Just as the land belongs to Gd, so does everyone and everything, including servants.

Symbolically, this can mean that the restrictions we place on the freedom of our thoughts and feelings to flow into action – restrictions that come from, for example, from our choice of professions, daily routines, residence – the restrictions are released and we can live life freely in the confidence that Gd is blessing our thoughts and feelings, renewing our lives.

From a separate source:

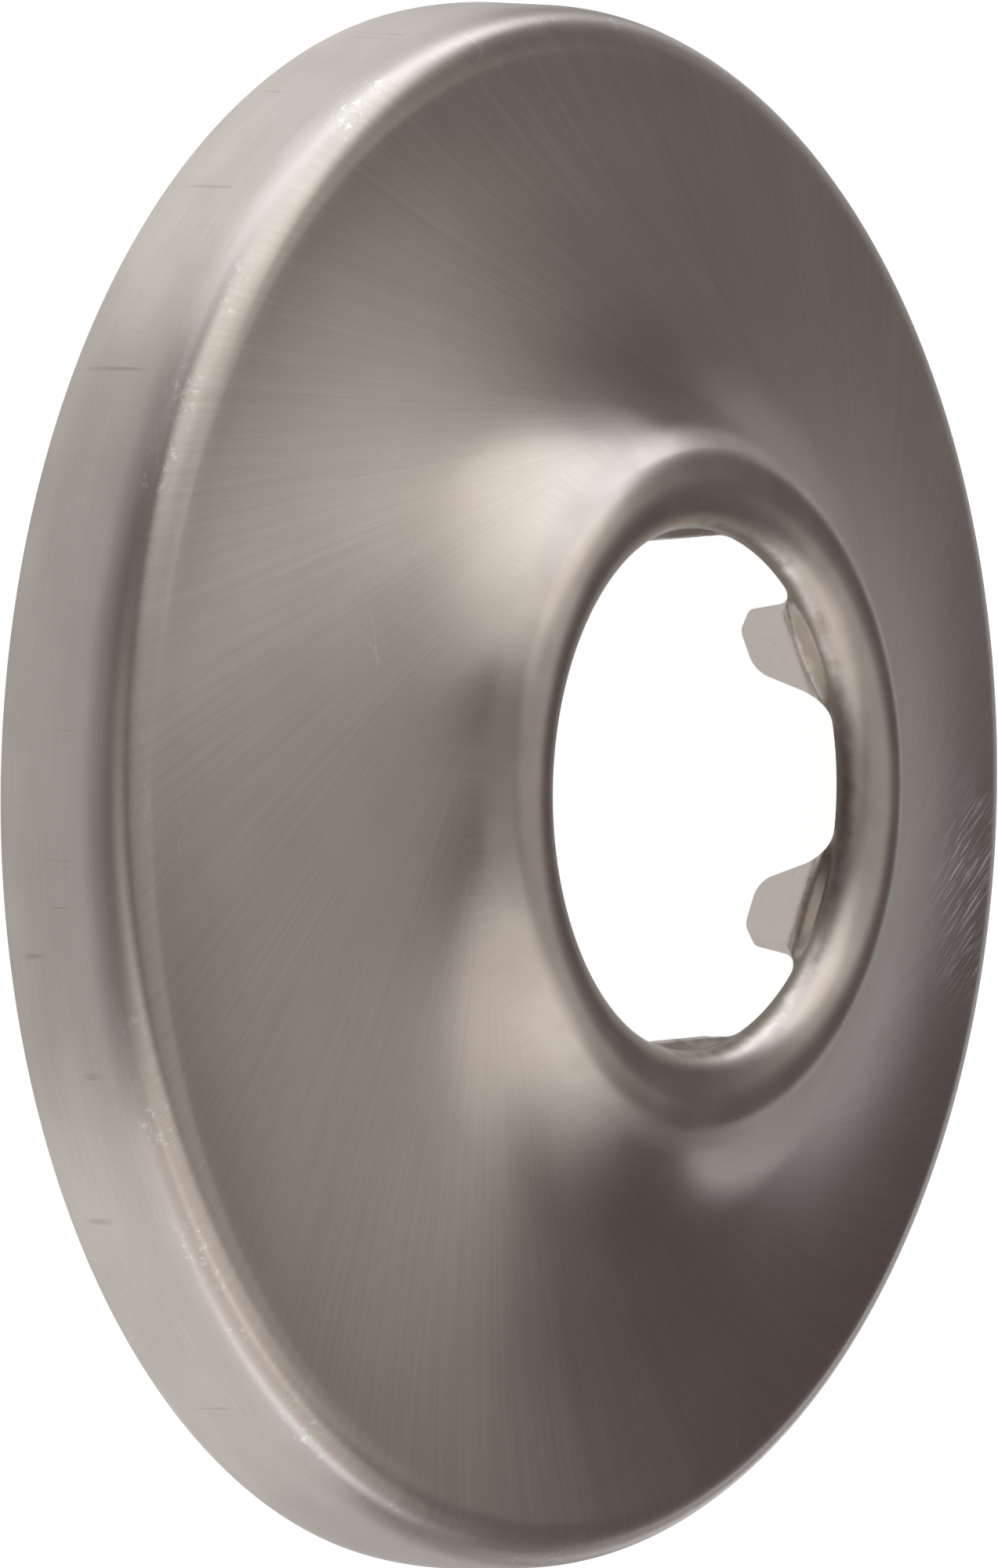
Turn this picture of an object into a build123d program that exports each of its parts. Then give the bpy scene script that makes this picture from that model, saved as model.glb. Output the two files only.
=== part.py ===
from build123d import *
import math
import os

os.makedirs("parts", exist_ok=True)

# Shower arm flange: one disc of sheet steel, pressed into a shallow bell with a rolled lip.
# The lip runs inward into a throat of six sprung fingers that grip the shower arm.
# Millimetres and degrees. +Z is the arm's axis, away from the wall; the back rim stands on Z = 0.

# Sheet
sheet = 0.5

# Skirt: the nearly upright rim that stands on the wall, its cut edge drawn in a little
rim_diameter = 66.7
skirt_height = 4.1
skirt_draft = 2.0
edge_curl_radius = 6.3
widest_height = 1.15

# Shoulder and bell face
shoulder_radius = 2.47
face_slope_outer = 9.0
face_slope_inner = 21.0
neck_radius = 13.0

# The shower arm passes through the lip with some clearance, and six creases grip it
grip_diameter = 21.2
lip_clearance = 0.41

# Rolled lip: the circle that its outer skin follows
lip_centre_height = 11.65
lip_radius = 2.06

# Throat and fingers, sizes taken on the skin that faces the arm. A gap's upper edge lies on the
# lip's circle, this many degrees above its centre, and the crease a small drop below that edge.
finger_count = 6
gap_edge_angle = 12.6
crease_drop = 0.55
crease_bend_radius = 0.75
finger_lean = 10.2
finger_length = 3.06
finger_root_half_width = 2.02
finger_tip_half_width = 1.22
finger_tip_radius = 0.95
gap_corner_radius = 1.6

# Derived sizes
pitch = 360 / finger_count
rim_radius = rim_diameter / 2
lip_centre_radius = grip_diameter / 2 + lip_clearance + lip_radius
gap_height = lip_centre_height + lip_radius * math.sin(math.radians(gap_edge_angle))


def heading(angle):
    """Unit vector in the profile plane, by its angle from the radial direction."""
    return Vector(math.cos(math.radians(angle)), math.sin(math.radians(angle)))


def skin_radius(radius, height):
    """Distance from the axis to the inner side of a circle about the lip's centre, at a height."""
    return lip_centre_radius - math.sqrt(radius**2 - (height - lip_centre_height) ** 2)


# The bell face is one large arc. Its radius follows from where the shoulder leaves off and from
# the neck arc, which has to touch both the face and the lip's circle.
skirt_heading = 90 + skirt_draft
shoulder_turn = 90 - skirt_draft - face_slope_outer
lip_centre = Vector(lip_centre_radius, lip_centre_height)

# The skin starts one sheet below the wall plane, to be trimmed flat there.
curl_angle = math.degrees(math.asin((widest_height + sheet) / edge_curl_radius))
curl_centre = Vector(rim_radius - edge_curl_radius, widest_height)

with BuildLine() as rim_line:
    curl = CenterArc(curl_centre, edge_curl_radius, -curl_angle, curl_angle + skirt_draft)
    wall_length = (skirt_height - (curl @ 1).Y) / math.cos(math.radians(skirt_draft))
    wall = PolarLine(curl @ 1, wall_length, skirt_heading)
    shoulder = JernArc(wall @ 1, heading(skirt_heading), shoulder_radius, shoulder_turn)

face_start = shoulder @ 1
face_chord = heading(90 - face_slope_outer) - heading(90 - face_slope_inner)
neck_offset = face_start + heading(90 - face_slope_inner) * neck_radius - lip_centre
square_term = face_chord.dot(face_chord)
half_linear_term = neck_offset.dot(face_chord)
constant_term = neck_offset.dot(neck_offset) - (neck_radius + lip_radius) ** 2
face_radius = (
    -half_linear_term - math.sqrt(half_linear_term**2 - square_term * constant_term)
) / square_term
neck_centre = lip_centre + neck_offset + face_chord * face_radius
neck_slope = 90 - math.degrees(
    math.atan2(neck_centre.Y - lip_centre_height, neck_centre.X - lip_centre_radius)
)

# One line is the outer skin of the whole sheet, from the cut edge at the wall to the throat.
# The sheet is that line made thick towards the inside, turned about the arm's axis.
with BuildPart() as flange:
    with BuildSketch(Plane.XZ) as section:
        with BuildLine():
            add(rim_line.line)
            face = JernArc(
                face_start,
                heading(180 - face_slope_outer),
                face_radius,
                face_slope_outer - face_slope_inner,
            )
            neck = JernArc(
                face @ 1,
                heading(180 - face_slope_inner),
                neck_radius,
                face_slope_inner - neck_slope,
            )
            JernArc(neck @ 1, heading(180 - neck_slope), lip_radius, 90 + neck_slope)
            offset(amount=sheet, side=Side.LEFT)
        make_face()
        with Locations((skin_radius(lip_radius, gap_height), gap_height)):
            Rectangle(
                lip_radius,
                lip_radius,
                align=(Align.CENTER, Align.MAX),
                mode=Mode.SUBTRACT,
            )
        with Locations((rim_radius, 0)):
            Rectangle(
                shoulder_radius,
                shoulder_radius,
                align=(Align.CENTER, Align.MAX),
                mode=Mode.SUBTRACT,
            )
    revolve(axis=Axis.Z)

# One sixth of the throat, about +X: the round edge of the lip runs into a flat finger. The root
# leans in as far as the crease, where the finger bends back and away from the arm again. The
# bend is round, so the corner that it rounds off reaches a little further in than the grip.
lip_edge_inside = skin_radius(lip_radius, gap_height)
lip_edge_outside = skin_radius(lip_radius - sheet, gap_height)
crease_height = gap_height - crease_drop
root_lean = math.degrees(math.atan2(lip_edge_inside - grip_diameter / 2, crease_drop))
mitre_angle = (root_lean - finger_lean) / 2
half_bend = math.radians((root_lean + finger_lean) / 2)
mitre_depth = sheet / math.cos(half_bend)
corner_reach = math.cos(math.radians(mitre_angle)) / math.cos(half_bend) - 1
crease_distance = grip_diameter / 2 - crease_bend_radius * corner_reach
blank_angle = 0.9 * pitch
blank_width = 2 * crease_distance * math.tan(math.radians(blank_angle / 2))


def across_finger(position, tilt):
    """Plane through the finger that holds its width and its thickness, tilted down outward."""
    down = math.radians(tilt)
    return Plane(position, x_dir=(0, 1, 0), z_dir=(-math.sin(down), 0, -math.cos(down)))


crease = Vector(crease_distance, 0, crease_height)
lean = math.radians(finger_lean)
tip = crease + Vector(math.sin(lean), 0, -math.cos(lean)) * finger_length

# A gap lies between two fingers, half a pitch from each, and is pierced straight out from the
# axis. Its sides are the edges of those two fingers, seen along the gap's own radius.
half_pitch = math.radians(pitch / 2)


def gap_half_width(distance, half_width):
    """Half the gap between the edges of two neighbouring fingers, at one place along them."""
    return distance * math.sin(half_pitch) - half_width * math.cos(half_pitch)


gap_at_crease = gap_half_width(crease_distance, finger_root_half_width)
gap_at_tip = gap_half_width(tip.X, finger_tip_half_width)
gap_flare = (gap_at_tip - gap_at_crease) / (crease_height - tip.Z)
gap_at_lip = gap_at_crease - gap_flare * (gap_height - crease_height)
gap_depth = gap_height - tip.Z + 2 * sheet
gap_at_mouth = gap_at_lip + gap_flare * gap_depth

with BuildPart() as gap_cutter:
    with BuildSketch(Plane.YZ):
        with BuildLine():
            Polyline(
                (-gap_at_mouth, gap_height - gap_depth),
                (-gap_at_lip, gap_height),
                (gap_at_lip, gap_height),
                (gap_at_mouth, gap_height - gap_depth),
                close=True,
            )
        gap_face = make_face()
        fillet(gap_face.vertices().group_by(Axis.Y)[-1], radius=gap_corner_radius)
    extrude(amount=lip_centre_radius)

# One finger, from the lip's edge over the crease to the tip, with half a gap on either side.
with BuildPart() as finger:
    with BuildSketch(Plane.XY.offset(gap_height)):
        with BuildLine():
            inside = CenterArc((0, 0), lip_edge_inside, -blank_angle / 2, blank_angle)
            outside = CenterArc((0, 0), lip_edge_outside, -blank_angle / 2, blank_angle)
            Line(inside @ 0, outside @ 0)
            Line(inside @ 1, outside @ 1)
        make_face()
    with BuildSketch(across_finger(crease, mitre_angle)):
        Rectangle(blank_width, mitre_depth, align=(Align.CENTER, Align.MIN))
    with BuildSketch(across_finger(tip, -finger_lean)):
        Rectangle(blank_width, sheet, align=(Align.CENTER, Align.MIN))
    loft(ruled=True)
    with PolarLocations(0, 2, start_angle=-pitch / 2, angular_range=pitch, endpoint=True):
        add(gap_cutter.part, mode=Mode.SUBTRACT)
    # Of the edges across the finger, the crease's two are the highest, and the one that faces
    # the arm is the nearest to the axis.
    crease_edges = finger.edges().filter_by(Axis.Y).sort_by(Axis.Z)[-2:]
    fillet(crease_edges.sort_by(Axis.X)[-1], radius=crease_bend_radius - sheet)
    fillet(finger.edges().filter_by(Axis.Y).sort_by(Axis.X)[0], radius=crease_bend_radius)
    tip_face = finger.faces().sort_by(Axis.Z)[0]
    fillet(tip_face.edges().sort_by(SortBy.LENGTH)[:2], radius=finger_tip_radius)

with flange:
    with PolarLocations(0, finger_count):
        add(finger.part)

flange.part.label = "flange_shell"
export_step(flange.part, "parts/flange_shell.step")
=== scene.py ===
# %% [markdown]
# # A shower arm flange in satin nickel
# The flange is one disc of thin sheet steel, pressed into a shallow bell. It hides the hole in
# the wall round a shower arm. The skirt stands on the wall, a shoulder turns it into the sloping
# face, and a rolled lip carries the sheet inward to six sprung fingers that grip the arm.
#
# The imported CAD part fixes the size. This lesson builds a finer skin in the same place, gives it
# the brushed finish of the photograph, and sets a small studio round it.

# %% Load the frame and keep its box
import math

import bpy
import numpy as np
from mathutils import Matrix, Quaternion, Vector


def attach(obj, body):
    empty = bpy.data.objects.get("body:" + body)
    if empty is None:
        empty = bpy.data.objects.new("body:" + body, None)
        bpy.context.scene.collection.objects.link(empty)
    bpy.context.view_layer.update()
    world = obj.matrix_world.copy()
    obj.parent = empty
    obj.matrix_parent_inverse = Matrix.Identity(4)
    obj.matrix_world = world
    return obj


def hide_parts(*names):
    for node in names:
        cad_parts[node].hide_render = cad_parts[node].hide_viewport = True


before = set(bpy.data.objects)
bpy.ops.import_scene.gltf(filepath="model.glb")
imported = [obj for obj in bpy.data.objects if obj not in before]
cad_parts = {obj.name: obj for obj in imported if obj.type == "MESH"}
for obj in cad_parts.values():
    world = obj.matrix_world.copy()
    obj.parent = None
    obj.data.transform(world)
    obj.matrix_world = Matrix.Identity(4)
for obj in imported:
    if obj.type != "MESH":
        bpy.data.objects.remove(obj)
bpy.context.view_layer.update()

print("pieces from CAD:", sorted(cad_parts))

# %% [markdown]
# ## The camera first
# The picture was taken with a long lens, a little above the rim's plane and with the flange's
# axis pointing to the right of the frame. Three angles, one distance and the lens say all of
# that. Starting with the camera means every later step can be compared with the photograph.

# %% Camera
MM = 0.001


def polar_direction(azimuth, elevation):
    """Unit vector with this azimuth from +X and this height above the horizon, in degrees."""
    turn, lift = math.radians(azimuth), math.radians(elevation)
    flat = math.cos(lift)
    return Vector((flat * math.cos(turn), flat * math.sin(turn), math.sin(lift)))


aim = Vector((-0.015, 1.067, 1.526)) * MM
camera_distance = 1669.3 * MM
camera_azimuth = -93.43
camera_elevation = 34.89
camera_roll = math.radians(91.04)
to_camera = polar_direction(camera_azimuth, camera_elevation)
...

Interestingly, when we look at the cortex of the brain, the grey matter, we see it has six layers and below the cortex is white matter. We can look at this as a concrete basis, symbolizing the six days in which Gd created/revealed the separation between Heaven (the subtle) and Earth (the gross); the seventh is the day of rest. Similarly, in terms of years, and in terms of seven times seven years – each group of six is a subtler level of the cortex and of the affairs of the physiology and of our lives governed by that level; each seventh is, similarly, a transcendence within the layer to a more restful level of functioning.

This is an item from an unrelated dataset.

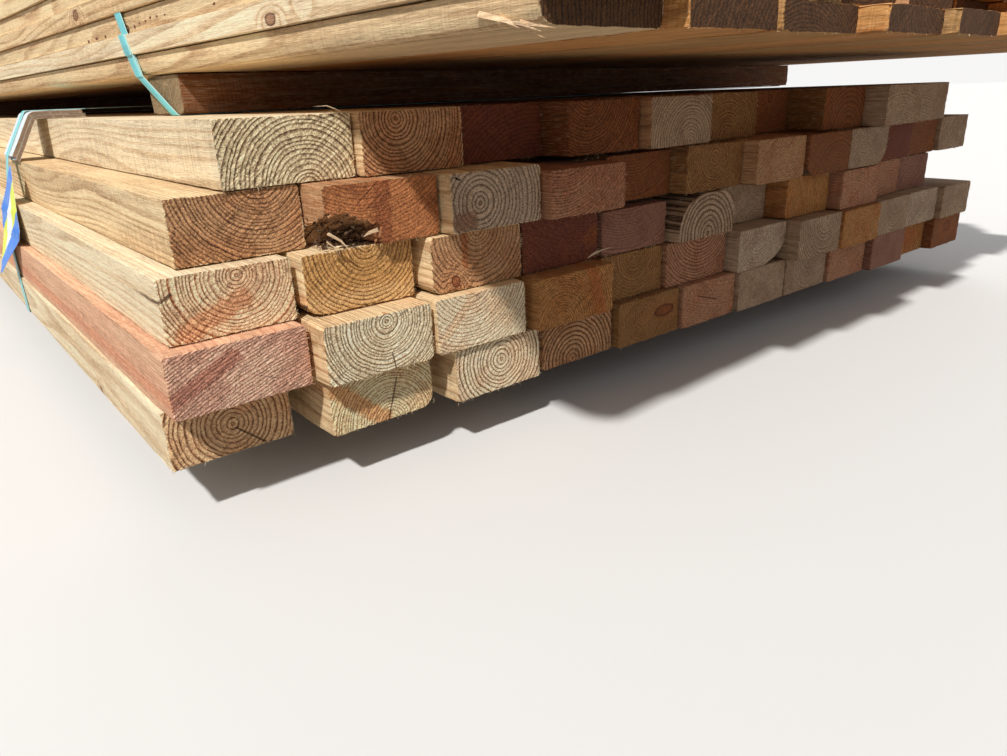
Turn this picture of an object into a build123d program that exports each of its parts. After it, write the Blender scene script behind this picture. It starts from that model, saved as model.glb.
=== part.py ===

So it seems to be that Torah is built into our physiology, our physiology is built of Torah, and by attuning ourself to Torah, we attune every aspect of our personality to Gd and Gd’s Creation–we become capable of loving Gd with “all our heart, all our soul, all our might” and we become capable of loving not only “our neighbor as our self” but also all of Gd’s Creation–land, crops, animals, mountains.

Torah and the various aspects of Rabbinical Guidance (Talmud and Siddur, for example) and our healthy life style create the routines and intuition that can return us to full knowledge of the Oneness that is Gd and We Combined, of the Oneness that is Pure Oneness, of our Self that is Pure Love, capable of Loving Itself and our neighbor, all Creation, as our Self.